Information supplied:
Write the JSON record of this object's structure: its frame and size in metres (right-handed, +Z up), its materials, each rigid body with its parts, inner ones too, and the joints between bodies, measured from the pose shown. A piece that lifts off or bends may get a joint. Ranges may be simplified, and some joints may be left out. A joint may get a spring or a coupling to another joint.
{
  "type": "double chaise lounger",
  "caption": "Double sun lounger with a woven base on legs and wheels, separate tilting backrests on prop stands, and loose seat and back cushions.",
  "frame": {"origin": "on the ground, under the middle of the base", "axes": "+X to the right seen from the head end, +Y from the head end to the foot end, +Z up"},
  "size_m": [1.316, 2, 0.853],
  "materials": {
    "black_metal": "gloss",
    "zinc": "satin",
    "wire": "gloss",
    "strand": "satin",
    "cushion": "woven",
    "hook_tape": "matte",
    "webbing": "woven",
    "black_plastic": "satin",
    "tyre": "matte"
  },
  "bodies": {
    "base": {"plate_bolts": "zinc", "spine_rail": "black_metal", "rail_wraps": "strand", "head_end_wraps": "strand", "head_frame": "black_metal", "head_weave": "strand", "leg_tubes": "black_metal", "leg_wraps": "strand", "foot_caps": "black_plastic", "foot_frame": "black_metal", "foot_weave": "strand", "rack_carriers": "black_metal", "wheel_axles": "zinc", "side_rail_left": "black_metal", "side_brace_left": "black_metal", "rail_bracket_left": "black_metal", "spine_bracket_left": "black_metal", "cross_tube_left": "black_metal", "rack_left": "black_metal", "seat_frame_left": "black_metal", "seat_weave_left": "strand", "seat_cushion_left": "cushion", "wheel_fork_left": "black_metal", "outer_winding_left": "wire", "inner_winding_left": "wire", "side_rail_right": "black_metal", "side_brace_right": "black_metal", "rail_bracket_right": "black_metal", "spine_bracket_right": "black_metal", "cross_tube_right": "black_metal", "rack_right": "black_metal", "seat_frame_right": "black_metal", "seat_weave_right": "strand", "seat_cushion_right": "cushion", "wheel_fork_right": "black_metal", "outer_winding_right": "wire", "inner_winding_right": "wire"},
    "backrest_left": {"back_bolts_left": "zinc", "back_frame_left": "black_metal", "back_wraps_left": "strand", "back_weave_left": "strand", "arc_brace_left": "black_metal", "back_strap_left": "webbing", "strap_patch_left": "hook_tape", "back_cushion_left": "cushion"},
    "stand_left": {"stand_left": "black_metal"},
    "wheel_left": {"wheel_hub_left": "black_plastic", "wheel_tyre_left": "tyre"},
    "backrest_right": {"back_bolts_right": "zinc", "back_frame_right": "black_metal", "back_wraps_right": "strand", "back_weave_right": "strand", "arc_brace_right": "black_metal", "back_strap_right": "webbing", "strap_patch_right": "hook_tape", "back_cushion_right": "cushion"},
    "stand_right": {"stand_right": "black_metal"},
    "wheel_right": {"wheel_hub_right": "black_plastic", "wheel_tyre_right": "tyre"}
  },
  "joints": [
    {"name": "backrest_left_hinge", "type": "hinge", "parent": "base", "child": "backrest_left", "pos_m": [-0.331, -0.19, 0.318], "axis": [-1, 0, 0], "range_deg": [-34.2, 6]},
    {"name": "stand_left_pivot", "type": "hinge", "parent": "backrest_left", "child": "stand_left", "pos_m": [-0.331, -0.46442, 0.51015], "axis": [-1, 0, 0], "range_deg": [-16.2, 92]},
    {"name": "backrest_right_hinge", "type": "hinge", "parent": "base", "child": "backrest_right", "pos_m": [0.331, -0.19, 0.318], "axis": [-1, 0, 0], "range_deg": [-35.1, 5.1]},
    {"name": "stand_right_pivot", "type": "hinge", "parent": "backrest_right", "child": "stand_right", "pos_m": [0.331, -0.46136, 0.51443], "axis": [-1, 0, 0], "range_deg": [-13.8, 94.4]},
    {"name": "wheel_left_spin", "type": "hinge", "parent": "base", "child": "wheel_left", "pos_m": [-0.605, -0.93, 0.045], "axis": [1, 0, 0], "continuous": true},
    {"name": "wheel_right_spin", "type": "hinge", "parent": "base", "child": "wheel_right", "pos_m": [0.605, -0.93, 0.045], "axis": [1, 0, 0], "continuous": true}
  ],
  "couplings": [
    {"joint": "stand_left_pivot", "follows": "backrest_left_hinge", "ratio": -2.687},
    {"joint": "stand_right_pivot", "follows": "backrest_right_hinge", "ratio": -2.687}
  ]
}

Objective: The whole listing above needs to be written out again exactly.

Correct output:
Write the JSON record of this object's structure: its frame and size in metres (right-handed, +Z up), its materials, each rigid body with its parts, inner ones too, and the joints between bodies, measured from the pose shown. A piece that lifts off or bends may get a joint. Ranges may be simplified, and some joints may be left out. A joint may get a spring or a coupling to another joint.
{
  "type": "double chaise lounger",
  "caption": "Double sun lounger with a woven base on legs and wheels, separate tilting backrests on prop stands, and loose seat and back cushions.",
  "frame": {"origin": "on the ground, under the middle of the base", "axes": "+X to the right seen from the head end, +Y from the head end to the foot end, +Z up"},
  "size_m": [1.316, 2, 0.853],
  "materials": {
    "black_metal": "gloss",
    "zinc": "satin",
    "wire": "gloss",
    "strand": "satin",
    "cushion": "woven",
    "hook_tape": "matte",
    "webbing": "woven",
    "black_plastic": "satin",
    "tyre": "matte"
  },
  "bodies": {
    "base": {"plate_bolts": "zinc", "spine_rail": "black_metal", "rail_wraps": "strand", "head_end_wraps": "strand", "head_frame": "black_metal", "head_weave": "strand", "leg_tubes": "black_metal", "leg_wraps": "strand", "foot_caps": "black_plastic", "foot_frame": "black_metal", "foot_weave": "strand", "rack_carriers": "black_metal", "wheel_axles": "zinc", "side_rail_left": "black_metal", "side_brace_left": "black_metal", "rail_bracket_left": "black_metal", "spine_bracket_left": "black_metal", "cross_tube_left": "black_metal", "rack_left": "black_metal", "seat_frame_left": "black_metal", "seat_weave_left": "strand", "seat_cushion_left": "cushion", "wheel_fork_left": "black_metal", "outer_winding_left": "wire", "inner_winding_left": "wire", "side_rail_right": "black_metal", "side_brace_right": "black_metal", "rail_bracket_right": "black_metal", "spine_bracket_right": "black_metal", "cross_tube_right": "black_metal", "rack_right": "black_metal", "seat_frame_right": "black_metal", "seat_weave_right": "strand", "seat_cushion_right": "cushion", "wheel_fork_right": "black_metal", "outer_winding_right": "wire", "inner_winding_right": "wire"},
    "backrest_left": {"back_bolts_left": "zinc", "back_frame_left": "black_metal", "back_wraps_left": "strand", "back_weave_left": "strand", "arc_brace_left": "black_metal", "back_strap_left": "webbing", "strap_patch_left": "hook_tape", "back_cushion_left": "cushion"},
    "stand_left": {"stand_left": "black_metal"},
    "wheel_left": {"wheel_hub_left": "black_plastic", "wheel_tyre_left": "tyre"},
    "backrest_right": {"back_bolts_right": "zinc", "back_frame_right": "black_metal", "back_wraps_right": "strand", "back_weave_right": "strand", "arc_brace_right": "black_metal", "back_strap_right": "webbing", "strap_patch_right": "hook_tape", "back_cushion_right": "cushion"},
    "stand_right": {"stand_right": "black_metal"},
    "wheel_right": {"wheel_hub_right": "black_plastic", "wheel_tyre_right": "tyre"}
  },
  "joints": [
    {"name": "backrest_left_hinge", "type": "hinge", "parent": "base", "child": "backrest_left", "pos_m": [-0.331, -0.19, 0.318], "axis": [-1, 0, 0], "range_deg": [-34.2, 6]},
    {"name": "stand_left_pivot", "type": "hinge", "parent": "backrest_left", "child": "stand_left", "pos_m": [-0.331, -0.46442, 0.51015], "axis": [-1, 0, 0], "range_deg": [-16.2, 92]},
    {"name": "backrest_right_hinge", "type": "hinge", "parent": "base", "child": "backrest_right", "pos_m": [0.331, -0.19, 0.318], "axis": [-1, 0, 0], "range_deg": [-35.1, 5.1]},
    {"name": "stand_right_pivot", "type": "hinge", "parent": "backrest_right", "child": "stand_right", "pos_m": [0.331, -0.46136, 0.51443], "axis": [-1, 0, 0], "range_deg": [-13.8, 94.4]},
    {"name": "wheel_left_spin", "type": "hinge", "parent": "base", "child": "wheel_left", "pos_m": [-0.605, -0.93, 0.045], "axis": [1, 0, 0], "continuous": true},
    {"name": "wheel_right_spin", "type": "hinge", "parent": "base", "child": "wheel_right", "pos_m": [0.605, -0.93, 0.045], "axis": [1, 0, 0], "continuous": true}
  ],
  "couplings": [
    {"joint": "stand_left_pivot", "follows": "backrest_left_hinge", "ratio": -2.687},
    {"joint": "stand_right_pivot", "follows": "backrest_right_hinge", "ratio": -2.687}
  ]
}